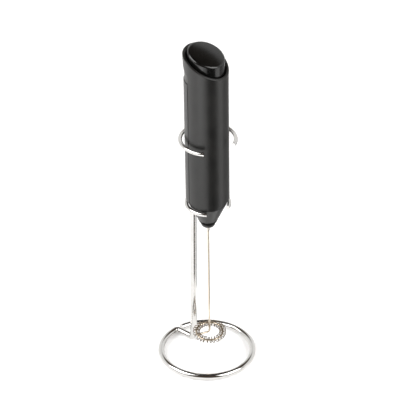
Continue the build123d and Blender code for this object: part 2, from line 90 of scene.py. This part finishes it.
def add_noise(tree, scale, detail, stretch=(1.0, 1.0, 1.0)):
    """Noise in object space; its height runs from 0 to 1."""
    place = tree.nodes.new("ShaderNodeTexCoord")
    mapping = tree.nodes.new("ShaderNodeMapping")
    mapping.inputs["Scale"].default_value = stretch
    noise = tree.nodes.new("ShaderNodeTexNoise")
    noise.inputs["Scale"].default_value = scale
    noise.inputs["Detail"].default_value = detail
    tree.links.new(place.outputs["Object"], mapping.inputs["Vector"])
    tree.links.new(mapping.outputs["Vector"], noise.inputs["Vector"])
    return noise.outputs["Fac"]


def add_tone(tree, shader, value, dark, light, dark_at=0.3, light_at=0.7):
    """Base colour that goes from dark to light as value goes from dark_at to light_at."""
    ramp = tree.nodes.new("ShaderNodeValToRGB")
    for element, place, colour in zip(ramp.color_ramp.elements, (dark_at, light_at), (dark, light)):
        element.position = place
        element.color = (*colour, 1.0)
    tree.links.new(value, ramp.inputs["Fac"])
    tree.links.new(ramp.outputs["Color"], shader.inputs["Base Color"])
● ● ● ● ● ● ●
* [WHAT YOU NEED TO DO]: Quote the data in full, keeping each word unchanged.

* [TASK ANSWER]:
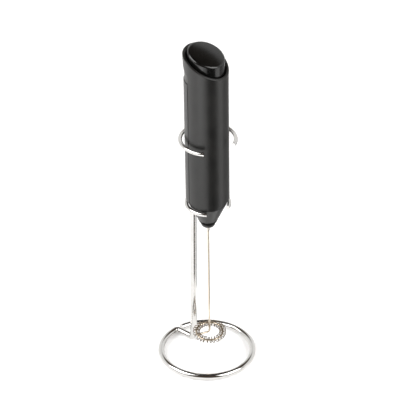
Continue the build123d and Blender code for this object: part 2, from line 90 of scene.py. This part finishes it.
def add_noise(tree, scale, detail, stretch=(1.0, 1.0, 1.0)):
    """Noise in object space; its height runs from 0 to 1."""
    place = tree.nodes.new("ShaderNodeTexCoord")
    mapping = tree.nodes.new("ShaderNodeMapping")
    mapping.inputs["Scale"].default_value = stretch
    noise = tree.nodes.new("ShaderNodeTexNoise")
    noise.inputs["Scale"].default_value = scale
    noise.inputs["Detail"].default_value = detail
    tree.links.new(place.outputs["Object"], mapping.inputs["Vector"])
    tree.links.new(mapping.outputs["Vector"], noise.inputs["Vector"])
    return noise.outputs["Fac"]


def add_tone(tree, shader, value, dark, light, dark_at=0.3, light_at=0.7):
    """Base colour that goes from dark to light as value goes from dark_at to light_at."""
    ramp = tree.nodes.new("ShaderNodeValToRGB")
    for element, place, colour in zip(ramp.color_ramp.elements, (dark_at, light_at), (dark, light)):
        element.position = place
        element.color = (*colour, 1.0)
    tree.links.new(value, ramp.inputs["Fac"])
    tree.links.new(ramp.outputs["Color"], shader.inputs["Base Color"])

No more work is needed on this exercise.